I’m reading Get Some Head Space by Andy Puddicombe at the moment. It’s about learning how to meditate. A distant colleague suggested it might be a useful thing for me to do, learn how to meditate that is rather then read the book. She is distant as in distance. I’m only a quarter of the way through and this piece is not about the book. It’s about a metaphor, where a busy motorway was used to describe how the mind can seem, filled with traffic whirring past at break neck speeds.
To start seeing things more clearly you need to imagine yourself by the road. At first everything is a blur with traffic flashing past and the roar filling the air but after a while you can start to pick out the different types of vehicles, their colours, their purpose and even the passengers.
I’ve always liked metaphor and simile and analogy and I got to thinking not about traffic or motorways per se but whether or not the metaphor is useful in a business sense.
How many times at work does it feel like you are standing in the middle of a motorway with issues, problems and opportunities coming at you at great speed? You find yourself dodging to avoid getting run over and find it difficult to see what is coming for the weight of vehicles bearing down on you. Some times? Many times? Perhaps all the time?

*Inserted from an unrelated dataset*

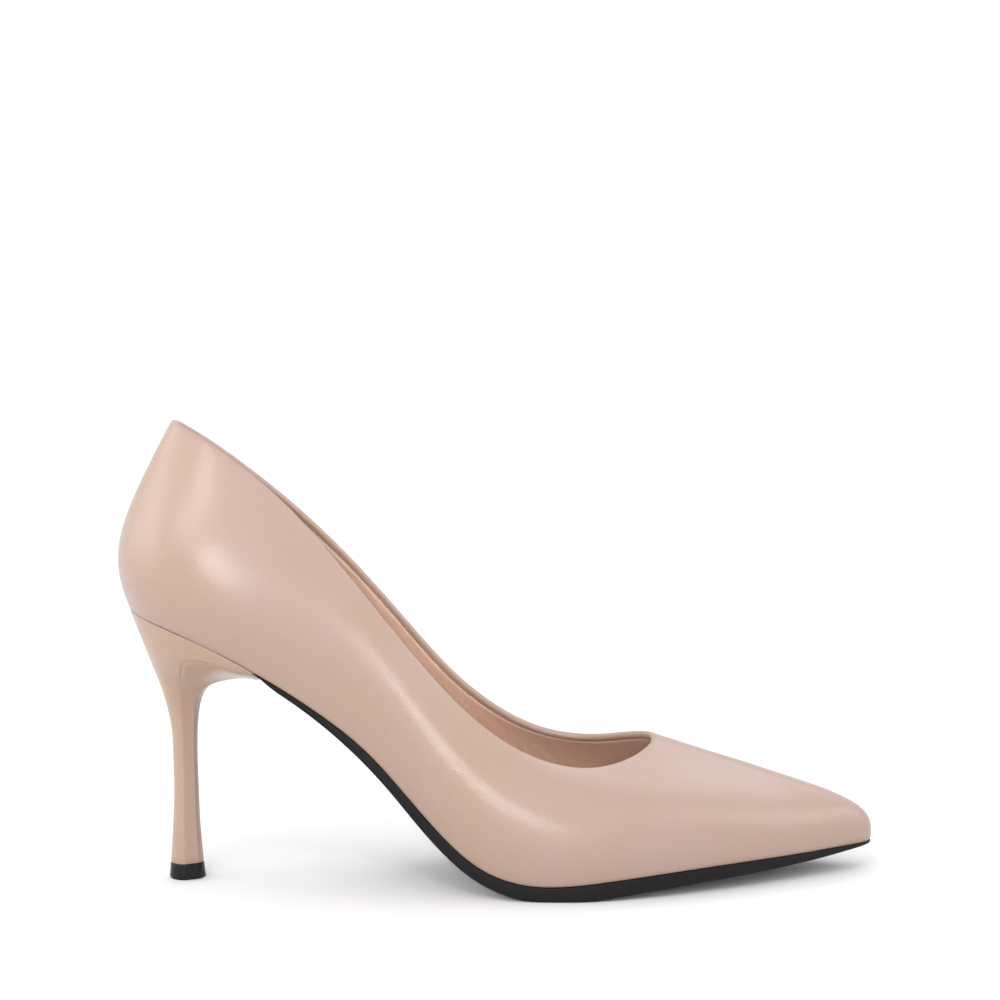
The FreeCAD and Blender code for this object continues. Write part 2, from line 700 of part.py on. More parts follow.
CUP_SHARES = cup_parameters()


def stem_point(section, share):
    """Point of a rounded D section, round behind and narrower in front."""
    z, back, front, half_width = section
    angle = math.pi * (1 - share)
    middle, reach = (back + front) / 2, (front - back) / 2
    x = middle + reach * math.cos(angle)
    y = half_width * math.sin(angle) * (1 - 0.16 * math.cos(angle))
    return V(x, y, z)


def heel_rings():
    """Half rings of the heel, back to front, from above the seat to the top of the lift."""
    rims = [V(x, y, RIM_TOP) for x, y in CUP_RIM]
    seats = [seat_point(x, y) for x, y in CUP_RIM]
    rings = [rims, seats, [V(*p) for p in CUP_LIP], [V(*p) for p in CUP_COVE]]
    for section in STEM:
        rings.append([stem_point(section, share) for share in CUP_SHARES])
    return rings


def round_curve(half_ring):
    """Curve round the heel through a half ring and its mirror image, two units to a turn.

    It runs for three turns, so that the middle one closes smoothly.
    """
    half = list(zip(CUP_SHARES, half_ring))
    turn = [(share, V(p.x, -p.y, p.z)) for share, p in half]
    turn += [(2.0 - share, p) for share, p in half[-2:0:-1]]
    places = [2.0 * i + share for i in range(3) for share, p in turn]
    return interpolated([p for i in range(3) for share, p in turn], places)


def heel_grid(inset):
    """Even grid on the heel's surface, moved inwards by the inset."""
    rings = heel_rings()
    tracks = [round_curve(ring) for ring in rings]
    levels = [0.0]
    for a, b in zip(rings, rings[1:]):
        step = sum(p.distanceToPoint(q) for p, q in zip(a, b)) / len(a)
        levels.append(levels[-1] + step)
    grid = []
    for place in spread(2.0, 4.0, HEEL_COLUMNS + 1):
        rib = interpolated([track.value(place) for track in tracks], levels)
        near = interpolated([track.value(place + 0.01) for track in tracks], levels)
        column = []
        for level in spread(0.0, levels[-1], HEEL_ROWS):
            along = near.value(level) - rib.value(level)
            down = rib.tangent(level)[0]
            inward = along.cross(down).normalize()
            inward.z = 0.0 if level in (0.0, levels[-1]) else inward.z
            column.append(rib.value(level) + inward * inset)
        grid.append(column)
    grid[-1] = grid[0]
    return grid


def heel_solid(inset):
    """Closed solid of the heel, reaching above the seat."""
    return tube_solid(heel_grid(inset))


def above_seat():
    """Everything over the seat line, to trim the heel's top."""
    span = (PROFILE_SPAN[0], 60.0)
    seat = seat_offset(-CLEAR, span)
    roof = [V(x, 0, CUTTER_TALL) for x in span]
    edges = [Part.LineSegment(roof[0], roof[1]), seat,
             Part.LineSegment(roof[0], seat.value(span[0])),
             Part.LineSegment(roof[1], seat.value(span[1]))]
    return thick_profile([edge.toShape() for edge in edges])


def dowel_hole():
    return Part.makeCylinder(DOWEL_RADIUS + 0.02, DOWEL_TOP + 0.1, V(STEM_X, 0, 0))


def heel_core():
    core = heel_solid(COVER + 0.02).cut(above_seat())
    return drilled(core, fastener_holes() + [dowel_hole()])


def heel_cover():
    """Leather wrapped round the heel, under the seat and above the top lift."""
    return heel_solid(0.0).cut(heel_solid(COVER)).cut(above_seat()).Solids[0]


def heel_dowel():
    """Steel tube that keeps the thin stem from snapping."""
    low = LIFT_HEIGHT + DOWEL_END_GAP
    tube = Part.makeCylinder(DOWEL_RADIUS, DOWEL_TOP - low, V(STEM_X, 0, low))
    return tube.cut(Part.makeCylinder(DOWEL_BORE, DOWEL_TOP, V(STEM_X, 0, 0)))


def flanged_pin(top):
    """Pin up to a height, with the flange at its lower end."""
    radius, height = PIN_FLANGE
    foot = V(STEM_X, 0, PIN_LOW)
    pin = Part.makeCylinder(PIN_RADIUS, top - PIN_LOW, foot)
    return pin.fuse(Part.makeCylinder(radius, height, foot)).removeSplitter()


def top_lift_pin():
    """Steel pin moulded into the top lift by its flange."""
    return flanged_pin(PIN_TOP)


def top_lift():
    """Hard heel tip, a little wider at the ground."""
    grid = []
    for share in spread(0.0, 2.0, LIFT_COLUMNS + 1):
        side, half_share = (1.0, share) if share <= 1.0 else (-1.0, 2.0 - share)
        column = [stem_point(section, half_share) for section in LIFT]
        grid.append([V(p.x, p.y * side, p.z) for p in column])
    grid[-1] = grid[0]
    return tube_solid(grid).cut(flanged_pin(LIFT_HEIGHT + 1.0)).Solids[0]


# ---------------------------------------------------------------- all pieces
def heel_pad():
    gap = CLEAR / 4
    return bottom_sheet(INSOLE_INSET, BOARD_HIGH + gap, lambda x: sock_floor(x) - gap,
                        x_high=PAD_END)


def pieces():
    """Every sub-part by name."""
    insole = drilled(bottom_sheet(INSOLE_INSET, INSOLE_LOW, INSOLE_HIGH),
                     fastener_holes() + rivet_holes())
    board = drilled(bottom_sheet(INSOLE_INSET, BOARD_LOW, BOARD_HIGH, x_high=BOARD_END),
                    fastener_holes())
    return {
        "upper_leather": upper_leather(),
        "topline_tape": topline_tape(),
        "back_seam_tape": back_seam_tape(),
        "heel_counter": heel_counter(),
        "toe_puff": toe_puff(),
        "interlining": interlining(),
        "vamp_lining": lining(VAMP_SEAM, TURN - VAMP_SEAM),
        "quarter_lining_lateral": lining(GRIP_REACH, VAMP_SEAM),
        "quarter_lining_medial": lining(TURN - VAMP_SEAM, TURN - GRIP_REACH),
        "heel_grip": lining(-GRIP_REACH, GRIP_REACH),
        "insole_board": insole,
        "shank_board": board,
        "steel_shank": drilled(steel_shank(), fastener_holes() + rivet_holes()),
        "shank_rivets": Part.makeCompound(shank_rivets()),
        "bottom_filler": bottom_filler(),
        "forepart_pad": bottom_sheet(INSOLE_INSET, BOARD_LOW, BOARD_HIGH, x_low=BOARD_END + 0.5),
        "heel_pad": heel_pad(),
        "sock_lining": bottom_sheet(SOCK_INSET, sock_floor, lambda x: sock_floor(x) + SOCK),
        "outsole": outsole(),
        "heel_core": heel_core(),
        "heel_cover": heel_cover(),
        "heel_dowel": heel_dowel(),
        "heel_screw": heel_screw(),
        "heel_nails": Part.makeCompound(heel_nails()),
        "top_lift": top_lift(),
        "top_lift_pin": top_lift_pin(),
    }


def main():
    os.makedirs("parts", exist_ok=True)
    for name, shape in pieces().items():
        shape.translate(SHIFT_TO_ORIGIN)
        shape.exportStep(os.path.join("parts", name + ".step"))


main()
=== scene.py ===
"""Looks of the stiletto court pump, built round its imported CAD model.

The tables and the way the upper's shell is worked out repeat the CAD source: stations go round
the shoe from the centre of the heel along the lateral side to the toe (station 17) and back
along the medial side (station 34), and at each one the wall is a conic arc from the foot edge
to the topline.  Shapes are worked out in millimetres in the CAD source's modelling frame, and
mesh_object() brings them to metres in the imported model's frame.
"""

import math

import bmesh
import bpy
import numpy as np
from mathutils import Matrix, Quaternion, Vector
from mathutils.kdtree import KDTree


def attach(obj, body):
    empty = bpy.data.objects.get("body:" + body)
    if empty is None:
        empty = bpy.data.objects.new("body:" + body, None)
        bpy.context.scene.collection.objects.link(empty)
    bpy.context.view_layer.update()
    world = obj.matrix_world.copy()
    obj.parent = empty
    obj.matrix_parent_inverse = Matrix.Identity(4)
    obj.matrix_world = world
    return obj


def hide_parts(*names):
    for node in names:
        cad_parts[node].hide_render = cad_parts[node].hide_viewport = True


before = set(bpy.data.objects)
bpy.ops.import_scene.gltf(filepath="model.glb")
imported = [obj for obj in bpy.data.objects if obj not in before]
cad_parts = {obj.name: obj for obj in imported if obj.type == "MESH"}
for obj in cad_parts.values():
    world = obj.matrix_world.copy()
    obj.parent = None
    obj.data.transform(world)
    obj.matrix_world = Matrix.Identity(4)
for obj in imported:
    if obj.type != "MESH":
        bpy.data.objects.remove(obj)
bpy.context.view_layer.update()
scene = bpy.context.scene

# ------------------------ dimensions, in millimetres
MM = 0.001
SHIFT = np.array([-122.4, 0.9, 0.0])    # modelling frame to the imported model's frame
UP = np.array([0.0, 0.0, 1.0])
SEAT_LINE = (               # side profile of the foot edge: x, height
    (-4.0, 90.6), (4.2, 88.0), (20.0, 82.9), (34.0, 76.5), (50.0, 67.0), (66.0, 55.8),
    (80.0, 43.9), (92.0, 30.6), (102.0, 19.6), (112.0, 11.0), (122.0, 6.4), (134.0, 4.7),
    (150.0, 5.6), (172.0, 7.3), (200.0, 8.3), (225.0, 8.6), (244.0, 9.0), (252.0, 9.2))

# Stations: foot x, lateral y, medial y, top x, lateral top (y, z), medial top (y, z), bulge,
# rise, fullness, lasting margin.
BACK = (4.1, 0.0, 0.0, 18.3, (0.0, 148.4), (0.0, 148.4), 7.9, 19.8, 1.88, 8.0)
SIDES = (
    (7.0, -10.5, 10.5, 19.8, (-5.2, 147.8), (5.4, 147.5), 9.1, 19.8, 1.76, 8.0),
    (14.0, -18.2, 18.0, 24.9, (-9.8, 145.5), (10.2, 144.0), 11.4, 19.9, 1.46, 8.0),
    (25.0, -23.2, 22.6, 32.8, (-14.2, 140.9), (14.8, 138.2), 13.7, 20.0, 1.13, 8.0),
    (40.0, -24.2, 22.8, 45.0, (-17.2, 132.1), (18.0, 128.5), 14.0, 22.0, 1.0, 8.0),
    (58.0, -22.2, 19.8, 59.5, (-20.0, 118.6), (20.8, 115.6), 12.5, 26.0, 1.0, 8.0),
    (77.0, -21.8, 17.4, 75.5, (-22.0, 99.6), (23.0, 99.2), 11.5, 27.0, 1.0, 8.0),
    (95.0, -25.2, 19.4, 91.5, (-24.0, 79.8), (24.8, 80.7), 12.0, 26.0, 1.0, 8.0),
    (112.5, -31.6, 25.6, 107.0, (-25.4, 62.3), (26.2, 63.1), 11.0, 25.0, 1.0, 8.0),
    (130.5, -36.2, 32.4, 122.5, (-25.9, 49.3), (26.6, 50.3), 9.5, 23.0, 1.0, 8.0),
    (149.0, -37.0, 35.4, 137.0, (-24.8, 42.2), (25.5, 43.2), 8.5, 22.0, 1.0, 8.0),
    (168.0, -33.4, 33.0, 149.5, (-21.6, 39.8), (22.2, 41.4), 7.0, 21.0, 1.05, 8.0),
    (187.0, -27.0, 27.6, 159.2, (-16.3, 40.4), (17.4, 42.6), 5.0, 19.0, 1.2, 8.0),
    (204.5, -19.6, 22.2, 165.8, (-10.4, 42.0), (12.0, 44.3), 3.5, 16.5, 1.5, 7.4),
    (220.1, -12.0, 17.0, 169.6, (-5.4, 43.6), (7.2, 45.2), 2.5, 14.0, 1.9, 6.2),
    (232.7, -4.9, 12.4, 171.0, (-2.6, 44.4), (4.6, 45.3), 1.9, 12.5, 2.4, 4.6),
    (240.8, -0.1, 8.9, 171.3, (-0.6, 44.9), (2.6, 45.3), 1.7, 12.4, 2.65, 3.4))
TIP = (243.7, 4.5, 4.5, 171.4, (1.0, 45.2), (1.0, 45.2), 1.7, 12.2, 2.75, 3.0)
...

Somehow we feel that the best way to manage the traffic is by standing in the middle of the road.
Didn’t Taiichi Ohno teach us anything from Toyota? To understand something you have to observe it, not just pop in and have a look but take time to let the processes take place around you so that you get a feeling for the way they work.
We spend too much time thinking and arguing about the way a process flows, usually several layers of management and years of experience away from the action and not enough time just watching, absorbing, learning and truly understanding.
I need to take some time out, grab a chair and take a seat by the motorway. It may lead to true enlightenment.